- Coordinates: 13°16′47″N 39°27′35″E﻿ / ﻿13.27972°N 39.45972°E
- Type: Freshwater artificial lake
- Basin countries: Ethiopia
- Surface area: 0.14 km^{2} (0.054 sq mi)
- Water volume: 0.9×10^^{6} m^{3} (730 acre⋅ft)
- Settlements: Hintalo

= Dur Anbesa =

Dur Anbesa is a reservoir located in the Hintalo Wajirat woreda of the Tigray Region in Ethiopia. The earthen dam that holds the reservoir was built in 2001 by SAERT. The catchment of the reservoir is 10 km^{2} large. The reservoir suffers from rapid siltation.
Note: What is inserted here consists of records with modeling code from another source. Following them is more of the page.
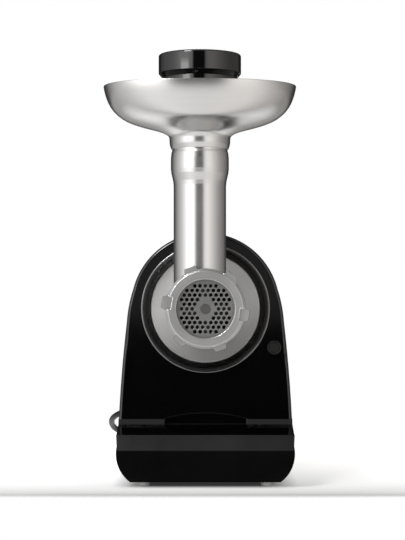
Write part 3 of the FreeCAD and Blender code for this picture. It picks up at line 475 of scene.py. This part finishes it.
plugLow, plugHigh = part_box("plug_body")
plugNeck = Vector(((plugLow.x + plugHigh.x) / 2, plugHigh.y, (plugLow.z + plugHigh.z) / 2))
leadEnd = [(plugNeck.x / mm - 1, plugNeck.y / mm + 9, plugNeck.z / mm - 1.2), tuple(plugNeck / mm)]
leadCurve = bpy.data.curves.new("mainsLead", "CURVE")
leadCurve.dimensions = "3D"
leadCurve.bevel_depth = leadKit["radius"] * mm
leadCurve.bevel_resolution = 5
leadCurve.resolution_u = 6
leadCurve.use_fill_caps = True
leadPoints = leadRoute + coilPoints(leadKit) + leadEnd
spline = leadCurve.splines.new("NURBS")
spline.points.add(len(leadPoints) - 1)
for point, at in zip(spline.points, leadPoints):
    point.co = (at[0] * mm, at[1] * mm, at[2] * mm, 1)
spline.order_u = 3
spline.use_endpoint_u = True
lead = bpy.data.objects.new("mainsLead", leadCurve)
bpy.context.scene.collection.objects.link(lead)
leadCurve.materials.append(finish["leadBlack"])
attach(lead, "housing")
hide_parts("mains_cord", "cord_coil", "cord_tail")

# A piece turned about an axis. Its outline's points are radius and place along it, in millimetres.
def lathe(name, outline, centre, way, worn, steps=72, bend=0, smoothFrom=40, sharpFrom=25):
    shape = bmesh.new()
    along = Vector((0, 1, 0)) if way == "Y" else Vector((0, 0, 1))
    points = []
    for radius, place in outline:
        at = Vector(centre) + Vector((1, 0, 0)) * radius * mm + along * place * mm
        points.append(shape.verts.new(at))
    for first, second in zip(points, points[1:]):
        shape.edges.new((first, second))
    bmesh.ops.spin(
        shape, geom=shape.verts[:] + shape.edges[:], cent=centre, axis=along,
        angle=2 * math.pi, steps=steps, use_merge=True,
    )
    bmesh.ops.remove_doubles(shape, verts=shape.verts[:], dist=0.000005)
    bmesh.ops.recalc_face_normals(shape, faces=shape.faces[:])
    if bend:
        sharp = math.radians(sharpFrom)
        bent = [e for e in shape.edges if e.is_manifold and e.calc_face_angle() > sharp]
        bmesh.ops.bevel(
            shape, geom=bent, offset=bend * mm, offset_type="OFFSET", affect="EDGES",
            segments=2, profile=0.5, material=-1, clamp_overlap=True,
        )
    return finished(name, shape, worn, smoothFrom)


def finished(name, shape, worn, smoothFrom=40):
    mesh = bpy.data.meshes.new(name)
    shape.to_mesh(mesh)
    shape.free()
    for polygon in mesh.polygons:
        polygon.use_smooth = True
    mesh.set_sharp_from_angle(angle=math.radians(smoothFrom))
    for each in worn:
        mesh.materials.append(finish[each])
    piece = bpy.data.objects.new(name, mesh)
    bpy.context.scene.collection.objects.link(piece)
    return piece


def takes(piece, body, slot, *stoodFor):
    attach(piece, body)
    if stoodFor:
        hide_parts(*stoodFor)
    return piece


# A ribbed sleeve keeps the lead from kinking where it leaves the rear cover.
glandLow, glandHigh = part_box("cord_gland")
reliefKit = {
    "out": 2.0, "ribs": 6, "ribFrom": 4.6, "ribTo": 21.5, "thick": 6.5, "thin": 4.5,
    "groove": 0.75, "bore": 3.3, "flange": 8.4, "stem": 5.8,
}


def reliefOutline(kit, inside, length):
    outline = [
        (kit["bore"], inside), (kit["stem"], inside), (kit["stem"], 0.1), (kit["flange"], 0.1),
        (kit["flange"], kit["out"]), (kit["thick"], 3.4),
    ]
    pitch = (kit["ribTo"] - kit["ribFrom"]) / kit["ribs"]
    for rib in range(kit["ribs"]):
        radius = kit["thick"] + (kit["thin"] - kit["thick"]) * (rib + 0.5) / kit["ribs"]
        start = kit["ribFrom"] + rib * pitch
        low = radius - kit["groove"]
        outline += [(radius, start), (radius, start + pitch * 0.55)]
        outline += [(low, start + pitch * 0.6), (low, start + pitch * 0.95)]
    end = [(kit["thin"] - 0.3, kit["ribTo"] + 0.3), (kit["thin"] - 0.6, length)]
    return outline + end + [(kit["bore"], length)]


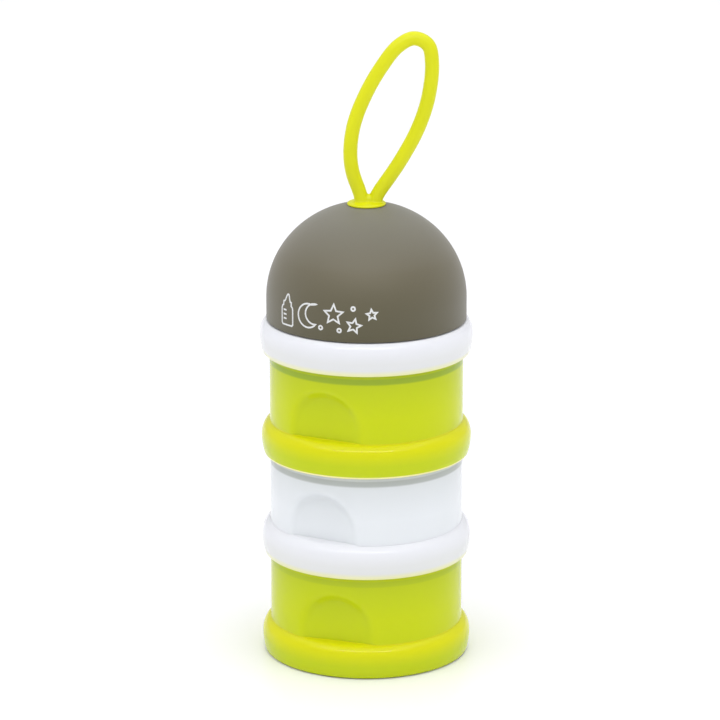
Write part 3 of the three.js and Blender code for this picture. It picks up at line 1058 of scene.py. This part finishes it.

Part of the water that could be used for irrigation is lost through seepage; the positive side-effect is that this contributes to groundwater recharge.

== Dam characteristics ==
- Dam height: 18 metres
- Dam crest length: 605 metres
- Spillway width: 10 metres

=== Capacity ===
- Original capacity: 900 000 m³
- Dead storage: 115 598 m³
- Reservoir area: 14 ha
In 2002, the life expectancy of the reservoir (the duration before it is filled with sediment) was estimated at 36 years.